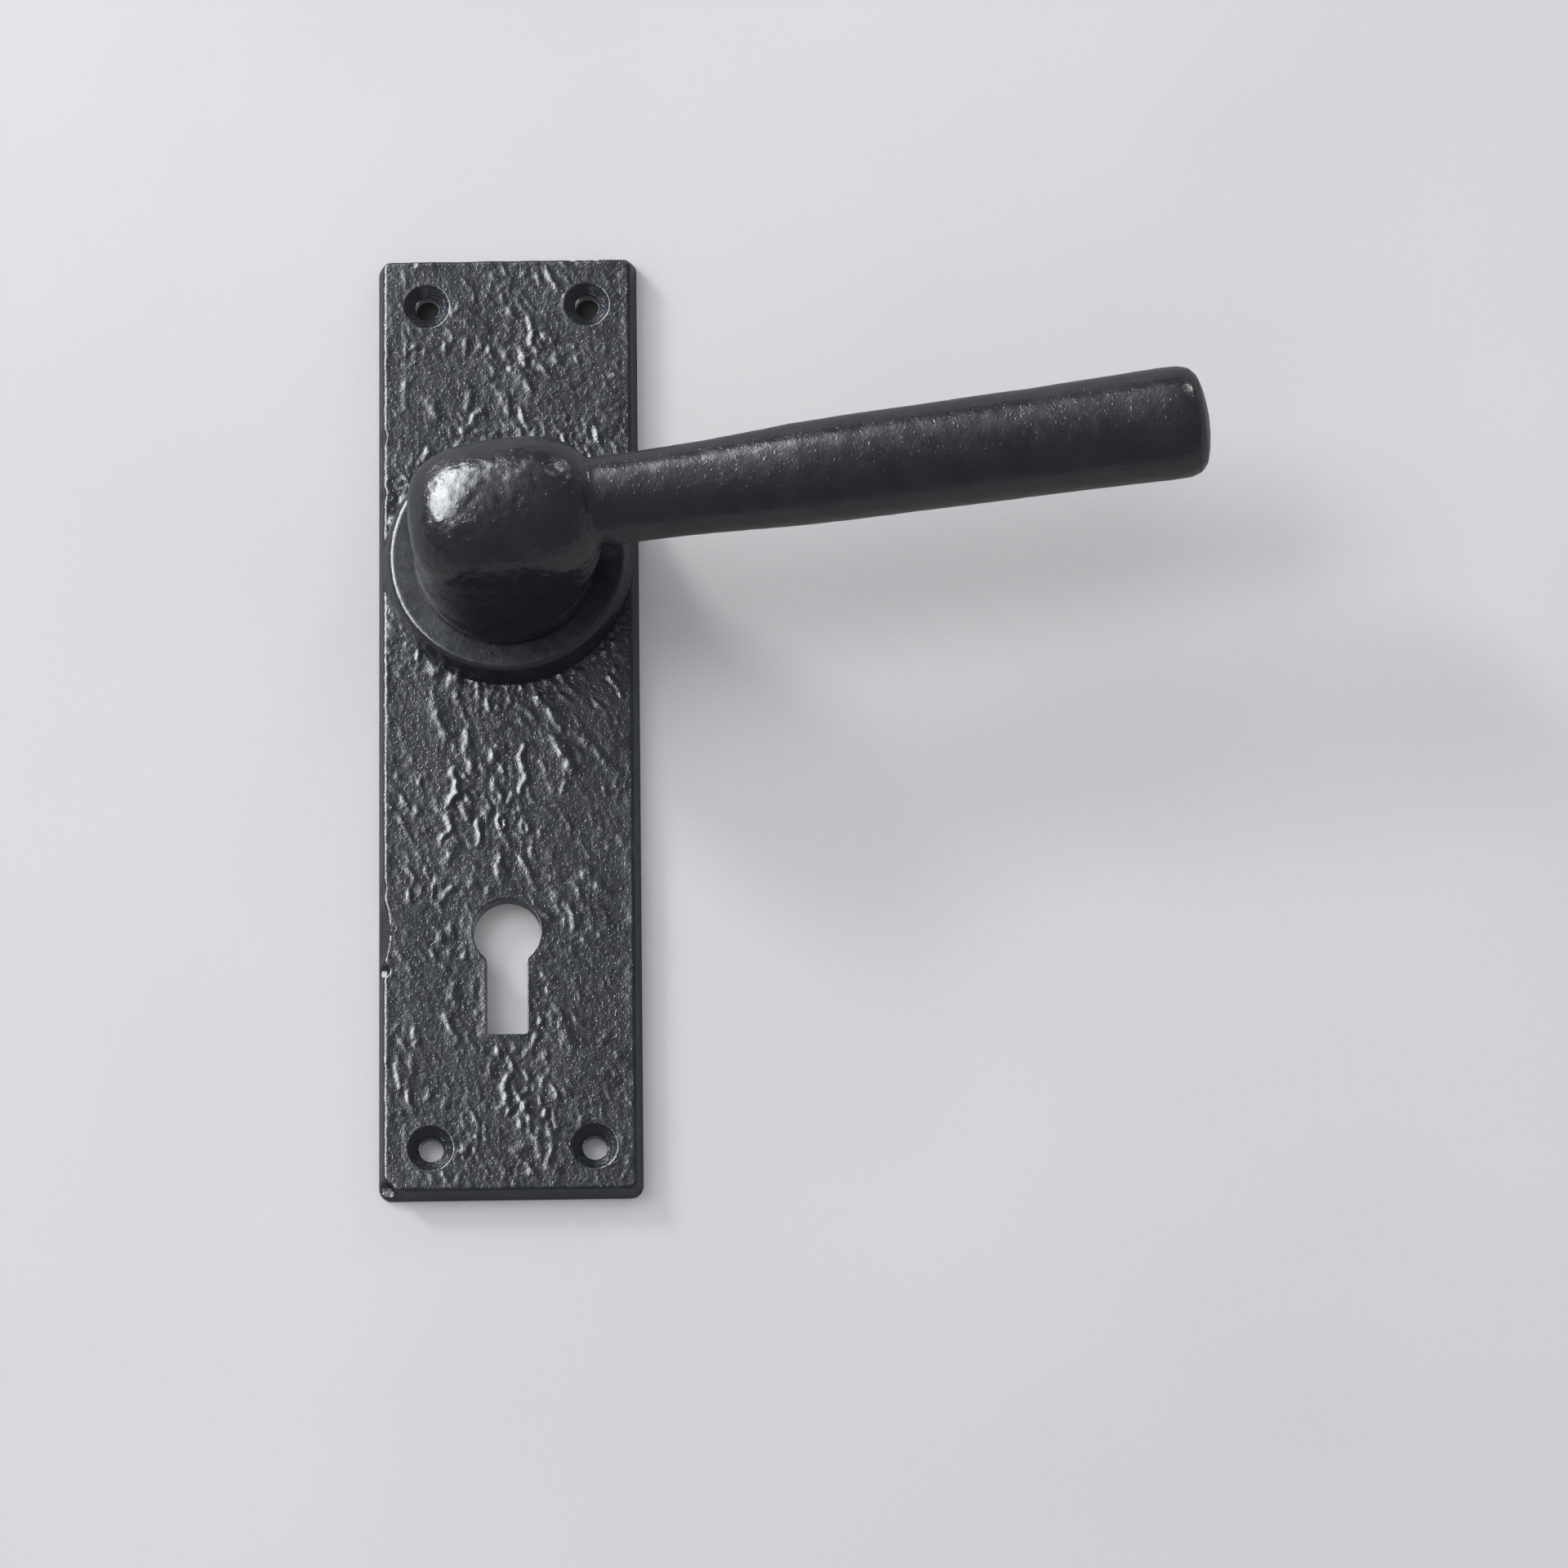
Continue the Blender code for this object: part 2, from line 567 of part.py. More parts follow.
def make_cover(material):
    spindle = (0.0, 0.0, SPINDLE_Z)
    outlines = [cover_outline(0.0), circle(COVER_INNER_RADIUS, 56)]
    cover = flat_piece("rear_cover", outlines, *COVER_HEIGHTS, location=spindle)
    low, high = COVER_SCREW_HEAD_HEIGHTS
    sink = ((0.0, high + 0.001), (COVER_SCREW_RADIUS + SCREW_GAP, high + 0.001),
            (COVER_SCREW_RADIUS + SCREW_GAP, high), (COVER_SCREW_HEAD + SCREW_GAP, low),
            (COVER_SCREW_HEAD + SCREW_GAP, -0.001), (0.0, -0.001))
    for side in (-1, 1):
        place = (0.0, 0.0, SPINDLE_Z + side * COVER_SCREW_CIRCLE)
        combine(cover, turned("cover_sink_cutter", sink, steps=28, location=place), 'DIFFERENCE')
    return finish(settle(cover), material)


def make_cover_screw(name, side, material):
    """A small countersunk screw, driven in from the back, with a straight slot."""
    low, high = COVER_SCREW_HEAD_HEIGHTS
    place = (0.0, 0.0, SPINDLE_Z + side * COVER_SCREW_CIRCLE)
    profile = ((0.0, COVER_SCREW_LENGTH), (0.0007, COVER_SCREW_LENGTH),
               (COVER_SCREW_RADIUS, COVER_SCREW_LENGTH - 0.0006), (COVER_SCREW_RADIUS, high),
               (COVER_SCREW_HEAD, low), (0.0, low))
    screw = turned(name, profile, steps=28, location=place)
    length, width, depth = COVER_SCREW_SLOT
    slot = block("screw_slot_cutter", (length + 0.002, 2 * depth, width), (0.0, -low, place[2]))
    combine(screw, slot, 'DIFFERENCE')
    return finish(settle(screw), material)


# ---- Assembly --------------------------------------------------------------------------------

clear_scene()
PARTS = new_collection("lever_lock_handle")
CUTTERS = new_collection("cutters")

black_iron = make_material("black_iron", (0.022, 0.026, 0.030), 0.1, 0.38)
plated_steel = make_material("plated_steel", (0.55, 0.55, 0.52), 1.0, 0.35)
spring_steel = make_material("spring_steel", (0.28, 0.28, 0.30), 1.0, 0.30)
white_nylon = make_material("white_nylon", (0.75, 0.74, 0.70), 0.0, 0.45)

lever_pivot = bpy.data.objects.new("lever_pivot", None)
lever_pivot.location = (0.0, 0.0, SPINDLE_Z)
lever_pivot.rotation_euler = (0.0, -LEVER_ANGLE, 0.0)
PARTS.objects.link(lever_pivot)

make_backplate(black_iron)
make_bush(white_nylon)
up_stop_angle, down_stop_angle = stop_angles()
anchor_angle = spring_leg_angles()[0] - leg_offset()
make_pin("up_stop_pin", STOP_PIN_RADIUS, STOP_PIN_HEIGHTS, up_stop_angle, plated_steel)
make_pin("down_stop_pin", STOP_PIN_RADIUS, STOP_PIN_HEIGHTS, down_stop_angle, plated_steel)
make_pin("spring_anchor_pin", SPRING_PIN_RADIUS, ANCHOR_PIN_HEIGHTS, anchor_angle, plated_steel)
make_spring(spring_steel)
make_cover(plated_steel)
make_cover_screw("cover_screw_upper", 1, plated_steel)
make_cover_screw("cover_screw_lower", -1, plated_steel)

make_lever(lever_pivot, black_iron)
finish(ring("front_washer", *FRONT_WASHER, lever_pivot), white_nylon)
make_cam(lever_pivot, plated_steel)
make_post(lever_pivot, plated_steel)
finish(ring("shim_washer", *SHIM_WASHER, lever_pivot), plated_steel)
make_circlip(lever_pivot, spring_steel)
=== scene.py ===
"""Looks of the lever lock handle: hammered cast iron under satin black lacquer.

The CAD model gives every place and size. The two castings and the spring are rebuilt
finer around it, and the small parts keep their CAD shapes and get bevels and finishes.
In the frame, +Z runs up the plate, +X towards the lever's tip, and the front faces -Y.
A height is a distance in front of the door, along -Y. Lengths are in metres.
"""
import json
import math

import bmesh
import bpy
import numpy as np
from mathutils import Matrix, Vector


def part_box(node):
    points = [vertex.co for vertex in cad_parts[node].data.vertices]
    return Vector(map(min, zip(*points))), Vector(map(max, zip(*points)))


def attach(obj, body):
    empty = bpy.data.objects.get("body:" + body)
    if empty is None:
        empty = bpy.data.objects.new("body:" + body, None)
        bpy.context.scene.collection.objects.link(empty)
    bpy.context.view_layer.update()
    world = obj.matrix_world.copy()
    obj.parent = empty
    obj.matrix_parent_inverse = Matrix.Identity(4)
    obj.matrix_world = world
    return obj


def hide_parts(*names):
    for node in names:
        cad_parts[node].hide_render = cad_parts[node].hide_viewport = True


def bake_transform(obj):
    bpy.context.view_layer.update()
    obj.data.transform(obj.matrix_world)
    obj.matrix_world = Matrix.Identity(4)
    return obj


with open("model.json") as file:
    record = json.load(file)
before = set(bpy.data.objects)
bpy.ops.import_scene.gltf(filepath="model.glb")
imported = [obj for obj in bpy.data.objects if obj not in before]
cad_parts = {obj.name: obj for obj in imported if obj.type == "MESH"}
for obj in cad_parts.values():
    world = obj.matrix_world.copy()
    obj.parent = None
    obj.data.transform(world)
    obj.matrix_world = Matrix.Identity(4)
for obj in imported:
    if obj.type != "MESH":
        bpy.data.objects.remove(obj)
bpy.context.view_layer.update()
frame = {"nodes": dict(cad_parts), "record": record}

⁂

Repeat the listing exactly, from its first line to its last.

## [Completed task]
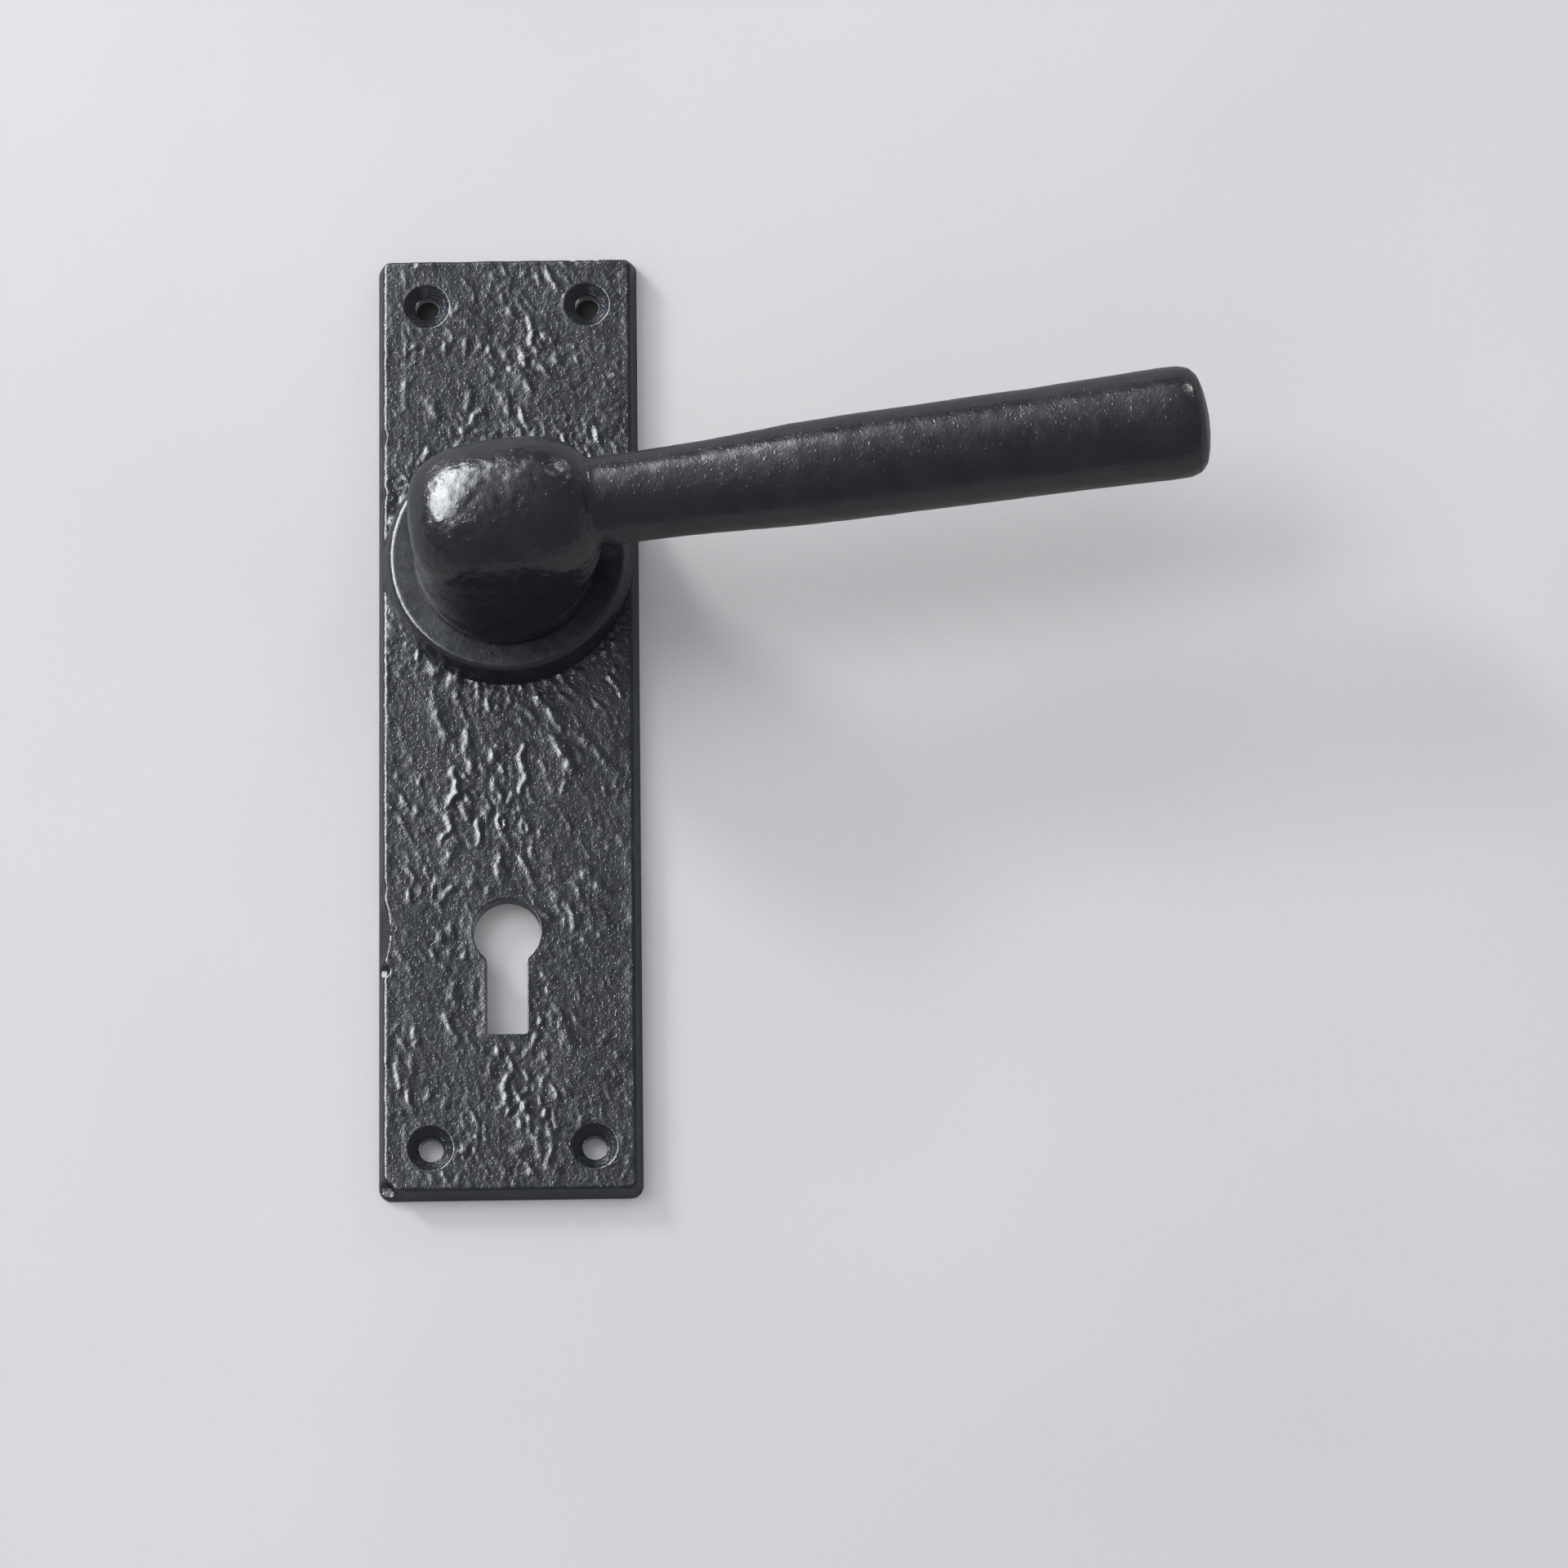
Continue the Blender code for this object: part 2, from line 567 of part.py. More parts follow.
def make_cover(material):
    spindle = (0.0, 0.0, SPINDLE_Z)
    outlines = [cover_outline(0.0), circle(COVER_INNER_RADIUS, 56)]
    cover = flat_piece("rear_cover", outlines, *COVER_HEIGHTS, location=spindle)
    low, high = COVER_SCREW_HEAD_HEIGHTS
    sink = ((0.0, high + 0.001), (COVER_SCREW_RADIUS + SCREW_GAP, high + 0.001),
            (COVER_SCREW_RADIUS + SCREW_GAP, high), (COVER_SCREW_HEAD + SCREW_GAP, low),
            (COVER_SCREW_HEAD + SCREW_GAP, -0.001), (0.0, -0.001))
    for side in (-1, 1):
        place = (0.0, 0.0, SPINDLE_Z + side * COVER_SCREW_CIRCLE)
        combine(cover, turned("cover_sink_cutter", sink, steps=28, location=place), 'DIFFERENCE')
    return finish(settle(cover), material)


def make_cover_screw(name, side, material):
    """A small countersunk screw, driven in from the back, with a straight slot."""
    low, high = COVER_SCREW_HEAD_HEIGHTS
    place = (0.0, 0.0, SPINDLE_Z + side * COVER_SCREW_CIRCLE)
    profile = ((0.0, COVER_SCREW_LENGTH), (0.0007, COVER_SCREW_LENGTH),
               (COVER_SCREW_RADIUS, COVER_SCREW_LENGTH - 0.0006), (COVER_SCREW_RADIUS, high),
               (COVER_SCREW_HEAD, low), (0.0, low))
    screw = turned(name, profile, steps=28, location=place)
    length, width, depth = COVER_SCREW_SLOT
    slot = block("screw_slot_cutter", (length + 0.002, 2 * depth, width), (0.0, -low, place[2]))
    combine(screw, slot, 'DIFFERENCE')
    return finish(settle(screw), material)


# ---- Assembly --------------------------------------------------------------------------------

clear_scene()
PARTS = new_collection("lever_lock_handle")
CUTTERS = new_collection("cutters")

black_iron = make_material("black_iron", (0.022, 0.026, 0.030), 0.1, 0.38)
plated_steel = make_material("plated_steel", (0.55, 0.55, 0.52), 1.0, 0.35)
spring_steel = make_material("spring_steel", (0.28, 0.28, 0.30), 1.0, 0.30)
white_nylon = make_material("white_nylon", (0.75, 0.74, 0.70), 0.0, 0.45)

lever_pivot = bpy.data.objects.new("lever_pivot", None)
lever_pivot.location = (0.0, 0.0, SPINDLE_Z)
lever_pivot.rotation_euler = (0.0, -LEVER_ANGLE, 0.0)
PARTS.objects.link(lever_pivot)

make_backplate(black_iron)
make_bush(white_nylon)
up_stop_angle, down_stop_angle = stop_angles()
anchor_angle = spring_leg_angles()[0] - leg_offset()
make_pin("up_stop_pin", STOP_PIN_RADIUS, STOP_PIN_HEIGHTS, up_stop_angle, plated_steel)
make_pin("down_stop_pin", STOP_PIN_RADIUS, STOP_PIN_HEIGHTS, down_stop_angle, plated_steel)
make_pin("spring_anchor_pin", SPRING_PIN_RADIUS, ANCHOR_PIN_HEIGHTS, anchor_angle, plated_steel)
make_spring(spring_steel)
make_cover(plated_steel)
make_cover_screw("cover_screw_upper", 1, plated_steel)
make_cover_screw("cover_screw_lower", -1, plated_steel)

make_lever(lever_pivot, black_iron)
finish(ring("front_washer", *FRONT_WASHER, lever_pivot), white_nylon)
make_cam(lever_pivot, plated_steel)
make_post(lever_pivot, plated_steel)
finish(ring("shim_washer", *SHIM_WASHER, lever_pivot), plated_steel)
make_circlip(lever_pivot, spring_steel)
=== scene.py ===
"""Looks of the lever lock handle: hammered cast iron under satin black lacquer.

The CAD model gives every place and size. The two castings and the spring are rebuilt
finer around it, and the small parts keep their CAD shapes and get bevels and finishes.
In the frame, +Z runs up the plate, +X towards the lever's tip, and the front faces -Y.
A height is a distance in front of the door, along -Y. Lengths are in metres.
"""
import json
import math

import bmesh
import bpy
import numpy as np
from mathutils import Matrix, Vector


def part_box(node):
    points = [vertex.co for vertex in cad_parts[node].data.vertices]
    return Vector(map(min, zip(*points))), Vector(map(max, zip(*points)))


def attach(obj, body):
    empty = bpy.data.objects.get("body:" + body)
    if empty is None:
        empty = bpy.data.objects.new("body:" + body, None)
        bpy.context.scene.collection.objects.link(empty)
    bpy.context.view_layer.update()
    world = obj.matrix_world.copy()
    obj.parent = empty
    obj.matrix_parent_inverse = Matrix.Identity(4)
    obj.matrix_world = world
    return obj


def hide_parts(*names):
    for node in names:
        cad_parts[node].hide_render = cad_parts[node].hide_viewport = True


def bake_transform(obj):
    bpy.context.view_layer.update()
    obj.data.transform(obj.matrix_world)
    obj.matrix_world = Matrix.Identity(4)
    return obj


with open("model.json") as file:
    record = json.load(file)
before = set(bpy.data.objects)
bpy.ops.import_scene.gltf(filepath="model.glb")
imported = [obj for obj in bpy.data.objects if obj not in before]
cad_parts = {obj.name: obj for obj in imported if obj.type == "MESH"}
for obj in cad_parts.values():
    world = obj.matrix_world.copy()
    obj.parent = None
    obj.data.transform(world)
    obj.matrix_world = Matrix.Identity(4)
for obj in imported:
    if obj.type != "MESH":
        bpy.data.objects.remove(obj)
bpy.context.view_layer.update()
frame = {"nodes": dict(cad_parts), "record": record}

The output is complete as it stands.